Problem to work on –
The entire listing is to be repeated verbatim.

Data block –
=====
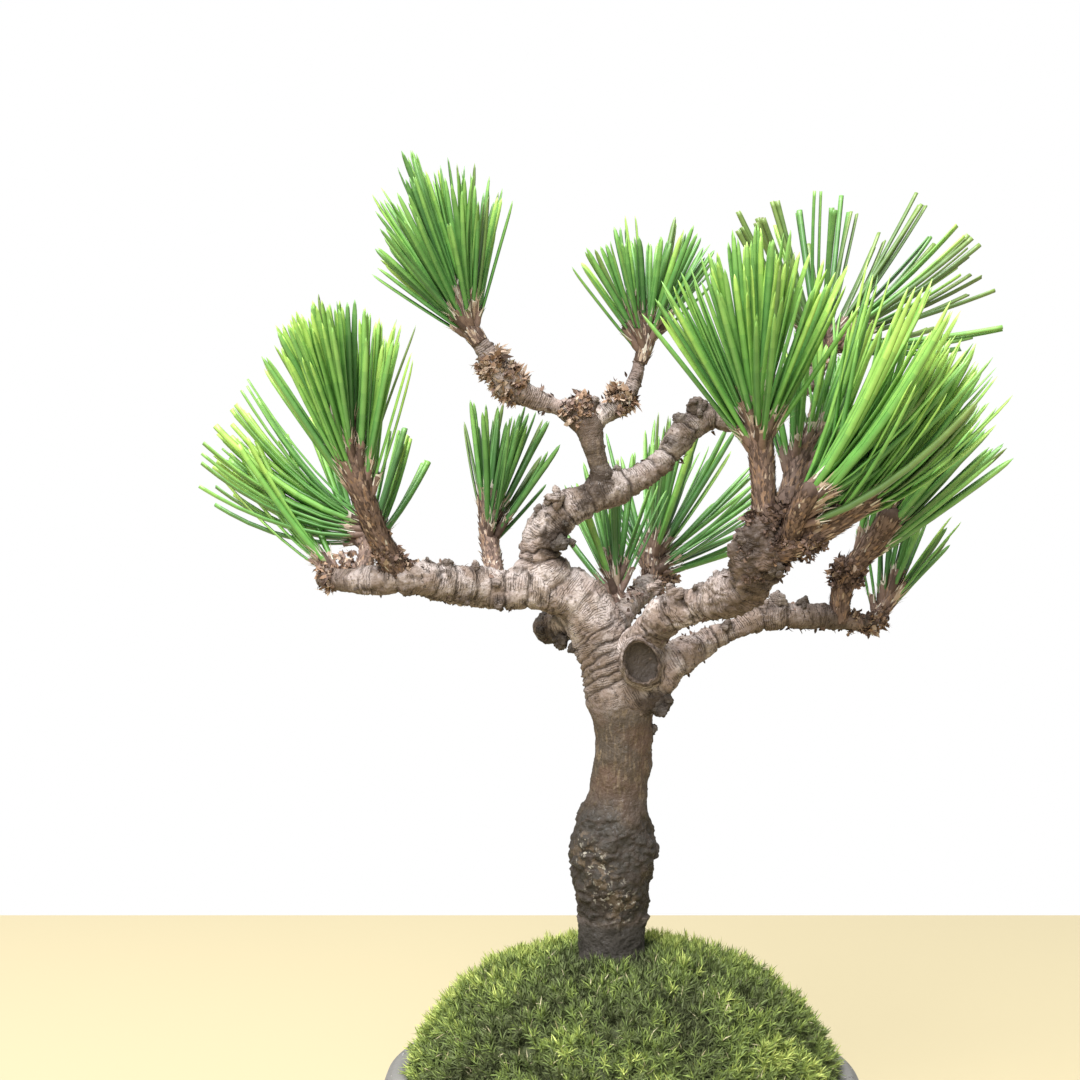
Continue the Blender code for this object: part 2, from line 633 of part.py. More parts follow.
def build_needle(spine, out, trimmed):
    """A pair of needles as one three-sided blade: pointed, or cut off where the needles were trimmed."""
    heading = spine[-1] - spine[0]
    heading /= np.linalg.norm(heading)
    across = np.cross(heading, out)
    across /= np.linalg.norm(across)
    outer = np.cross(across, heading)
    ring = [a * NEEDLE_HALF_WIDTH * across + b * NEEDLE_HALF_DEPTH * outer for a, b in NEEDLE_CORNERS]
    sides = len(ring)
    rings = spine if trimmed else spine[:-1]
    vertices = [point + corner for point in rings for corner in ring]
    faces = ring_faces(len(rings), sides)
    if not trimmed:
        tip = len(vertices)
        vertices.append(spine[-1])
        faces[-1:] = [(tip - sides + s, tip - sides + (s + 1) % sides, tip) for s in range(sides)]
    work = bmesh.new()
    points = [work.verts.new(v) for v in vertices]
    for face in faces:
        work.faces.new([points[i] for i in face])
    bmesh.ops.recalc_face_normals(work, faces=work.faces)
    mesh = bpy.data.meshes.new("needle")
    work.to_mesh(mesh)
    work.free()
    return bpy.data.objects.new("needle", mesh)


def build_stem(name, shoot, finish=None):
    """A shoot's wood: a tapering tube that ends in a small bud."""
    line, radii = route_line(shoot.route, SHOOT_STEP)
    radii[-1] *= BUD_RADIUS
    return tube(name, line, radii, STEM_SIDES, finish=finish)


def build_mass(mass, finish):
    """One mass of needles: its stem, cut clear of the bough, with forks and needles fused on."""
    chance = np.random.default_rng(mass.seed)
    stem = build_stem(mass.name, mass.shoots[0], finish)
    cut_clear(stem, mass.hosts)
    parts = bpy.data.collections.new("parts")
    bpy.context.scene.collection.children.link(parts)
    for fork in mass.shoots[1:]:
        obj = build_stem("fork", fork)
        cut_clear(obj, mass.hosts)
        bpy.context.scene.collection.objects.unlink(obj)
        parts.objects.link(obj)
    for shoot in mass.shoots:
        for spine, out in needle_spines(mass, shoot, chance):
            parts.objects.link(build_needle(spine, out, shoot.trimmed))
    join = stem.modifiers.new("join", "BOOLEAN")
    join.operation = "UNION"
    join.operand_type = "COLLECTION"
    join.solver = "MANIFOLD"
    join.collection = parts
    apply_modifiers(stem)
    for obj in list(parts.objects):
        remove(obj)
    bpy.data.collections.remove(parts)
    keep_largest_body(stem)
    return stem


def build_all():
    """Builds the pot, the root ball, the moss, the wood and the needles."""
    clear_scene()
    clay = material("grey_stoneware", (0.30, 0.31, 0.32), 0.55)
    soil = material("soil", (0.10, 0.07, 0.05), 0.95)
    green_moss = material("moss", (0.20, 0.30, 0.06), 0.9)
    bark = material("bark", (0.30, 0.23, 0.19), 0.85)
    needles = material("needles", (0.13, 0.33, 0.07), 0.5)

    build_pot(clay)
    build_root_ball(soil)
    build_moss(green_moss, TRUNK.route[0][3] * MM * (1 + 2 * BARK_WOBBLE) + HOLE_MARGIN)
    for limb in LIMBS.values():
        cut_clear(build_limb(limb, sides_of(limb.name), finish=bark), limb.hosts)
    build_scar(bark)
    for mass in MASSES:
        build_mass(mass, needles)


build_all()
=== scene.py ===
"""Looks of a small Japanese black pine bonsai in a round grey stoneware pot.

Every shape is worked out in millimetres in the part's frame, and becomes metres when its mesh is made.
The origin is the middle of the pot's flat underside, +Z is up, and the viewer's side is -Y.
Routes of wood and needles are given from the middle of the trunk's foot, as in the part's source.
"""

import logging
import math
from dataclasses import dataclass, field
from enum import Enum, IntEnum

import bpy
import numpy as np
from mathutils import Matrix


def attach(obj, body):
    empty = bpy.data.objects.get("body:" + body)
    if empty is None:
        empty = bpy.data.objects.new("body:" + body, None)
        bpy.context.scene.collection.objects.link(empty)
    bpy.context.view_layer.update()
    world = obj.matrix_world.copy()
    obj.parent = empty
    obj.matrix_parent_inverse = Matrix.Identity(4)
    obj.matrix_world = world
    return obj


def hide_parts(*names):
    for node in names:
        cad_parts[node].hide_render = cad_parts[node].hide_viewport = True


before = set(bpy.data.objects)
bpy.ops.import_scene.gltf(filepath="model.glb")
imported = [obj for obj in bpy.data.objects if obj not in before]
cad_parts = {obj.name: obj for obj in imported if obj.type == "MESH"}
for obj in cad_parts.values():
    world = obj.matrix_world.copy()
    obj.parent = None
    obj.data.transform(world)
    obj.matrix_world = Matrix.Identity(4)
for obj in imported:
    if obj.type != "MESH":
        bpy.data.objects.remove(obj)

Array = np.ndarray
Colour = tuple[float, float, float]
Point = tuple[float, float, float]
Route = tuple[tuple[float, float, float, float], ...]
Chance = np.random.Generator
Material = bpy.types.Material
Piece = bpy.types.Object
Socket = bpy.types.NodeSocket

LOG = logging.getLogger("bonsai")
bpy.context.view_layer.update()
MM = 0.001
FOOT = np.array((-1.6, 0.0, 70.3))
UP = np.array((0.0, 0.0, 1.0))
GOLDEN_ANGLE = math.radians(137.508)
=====
The reply –
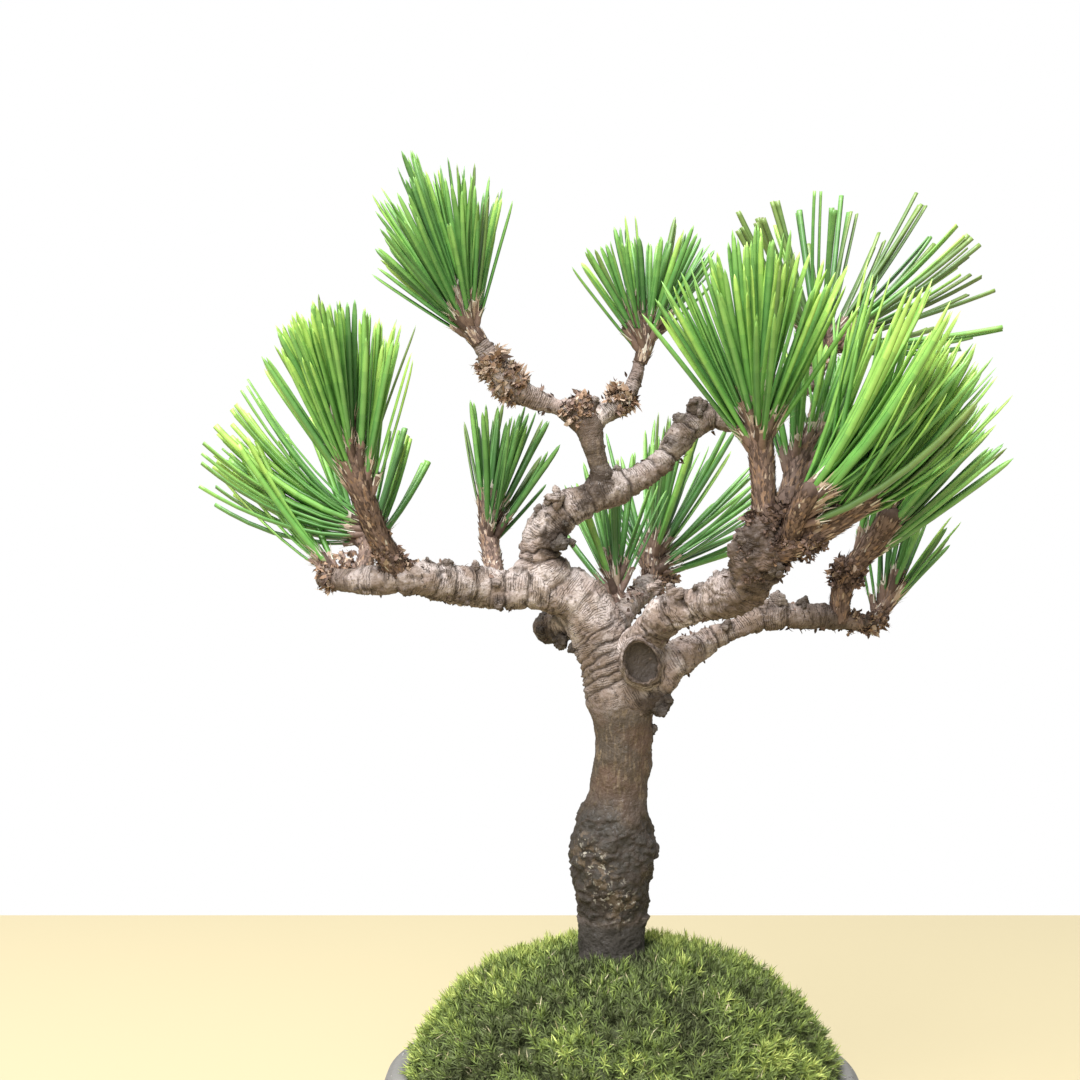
Continue the Blender code for this object: part 2, from line 633 of part.py. More parts follow.
def build_needle(spine, out, trimmed):
    """A pair of needles as one three-sided blade: pointed, or cut off where the needles were trimmed."""
    heading = spine[-1] - spine[0]
    heading /= np.linalg.norm(heading)
    across = np.cross(heading, out)
    across /= np.linalg.norm(across)
    outer = np.cross(across, heading)
    ring = [a * NEEDLE_HALF_WIDTH * across + b * NEEDLE_HALF_DEPTH * outer for a, b in NEEDLE_CORNERS]
    sides = len(ring)
    rings = spine if trimmed else spine[:-1]
    vertices = [point + corner for point in rings for corner in ring]
    faces = ring_faces(len(rings), sides)
    if not trimmed:
        tip = len(vertices)
        vertices.append(spine[-1])
        faces[-1:] = [(tip - sides + s, tip - sides + (s + 1) % sides, tip) for s in range(sides)]
    work = bmesh.new()
    points = [work.verts.new(v) for v in vertices]
    for face in faces:
        work.faces.new([points[i] for i in face])
    bmesh.ops.recalc_face_normals(work, faces=work.faces)
    mesh = bpy.data.meshes.new("needle")
    work.to_mesh(mesh)
    work.free()
    return bpy.data.objects.new("needle", mesh)


def build_stem(name, shoot, finish=None):
    """A shoot's wood: a tapering tube that ends in a small bud."""
    line, radii = route_line(shoot.route, SHOOT_STEP)
    radii[-1] *= BUD_RADIUS
    return tube(name, line, radii, STEM_SIDES, finish=finish)


def build_mass(mass, finish):
    """One mass of needles: its stem, cut clear of the bough, with forks and needles fused on."""
    chance = np.random.default_rng(mass.seed)
    stem = build_stem(mass.name, mass.shoots[0], finish)
    cut_clear(stem, mass.hosts)
    parts = bpy.data.collections.new("parts")
    bpy.context.scene.collection.children.link(parts)
    for fork in mass.shoots[1:]:
        obj = build_stem("fork", fork)
        cut_clear(obj, mass.hosts)
        bpy.context.scene.collection.objects.unlink(obj)
        parts.objects.link(obj)
    for shoot in mass.shoots:
        for spine, out in needle_spines(mass, shoot, chance):
            parts.objects.link(build_needle(spine, out, shoot.trimmed))
    join = stem.modifiers.new("join", "BOOLEAN")
    join.operation = "UNION"
    join.operand_type = "COLLECTION"
    join.solver = "MANIFOLD"
    join.collection = parts
    apply_modifiers(stem)
    for obj in list(parts.objects):
        remove(obj)
    bpy.data.collections.remove(parts)
    keep_largest_body(stem)
    return stem


def build_all():
    """Builds the pot, the root ball, the moss, the wood and the needles."""
    clear_scene()
    clay = material("grey_stoneware", (0.30, 0.31, 0.32), 0.55)
    soil = material("soil", (0.10, 0.07, 0.05), 0.95)
    green_moss = material("moss", (0.20, 0.30, 0.06), 0.9)
    bark = material("bark", (0.30, 0.23, 0.19), 0.85)
    needles = material("needles", (0.13, 0.33, 0.07), 0.5)

    build_pot(clay)
    build_root_ball(soil)
    build_moss(green_moss, TRUNK.route[0][3] * MM * (1 + 2 * BARK_WOBBLE) + HOLE_MARGIN)
    for limb in LIMBS.values():
        cut_clear(build_limb(limb, sides_of(limb.name), finish=bark), limb.hosts)
    build_scar(bark)
    for mass in MASSES:
        build_mass(mass, needles)


build_all()
=== scene.py ===
"""Looks of a small Japanese black pine bonsai in a round grey stoneware pot.

Every shape is worked out in millimetres in the part's frame, and becomes metres when its mesh is made.
The origin is the middle of the pot's flat underside, +Z is up, and the viewer's side is -Y.
Routes of wood and needles are given from the middle of the trunk's foot, as in the part's source.
"""

import logging
import math
from dataclasses import dataclass, field
from enum import Enum, IntEnum

import bpy
import numpy as np
from mathutils import Matrix


def attach(obj, body):
    empty = bpy.data.objects.get("body:" + body)
    if empty is None:
        empty = bpy.data.objects.new("body:" + body, None)
        bpy.context.scene.collection.objects.link(empty)
    bpy.context.view_layer.update()
    world = obj.matrix_world.copy()
    obj.parent = empty
    obj.matrix_parent_inverse = Matrix.Identity(4)
    obj.matrix_world = world
    return obj


def hide_parts(*names):
    for node in names:
        cad_parts[node].hide_render = cad_parts[node].hide_viewport = True


before = set(bpy.data.objects)
bpy.ops.import_scene.gltf(filepath="model.glb")
imported = [obj for obj in bpy.data.objects if obj not in before]
cad_parts = {obj.name: obj for obj in imported if obj.type == "MESH"}
for obj in cad_parts.values():
    world = obj.matrix_world.copy()
    obj.parent = None
    obj.data.transform(world)
    obj.matrix_world = Matrix.Identity(4)
for obj in imported:
    if obj.type != "MESH":
        bpy.data.objects.remove(obj)

Array = np.ndarray
Colour = tuple[float, float, float]
Point = tuple[float, float, float]
Route = tuple[tuple[float, float, float, float], ...]
Chance = np.random.Generator
Material = bpy.types.Material
Piece = bpy.types.Object
Socket = bpy.types.NodeSocket

LOG = logging.getLogger("bonsai")
bpy.context.view_layer.update()
MM = 0.001
FOOT = np.array((-1.6, 0.0, 70.3))
UP = np.array((0.0, 0.0, 1.0))
GOLDEN_ANGLE = math.radians(137.508)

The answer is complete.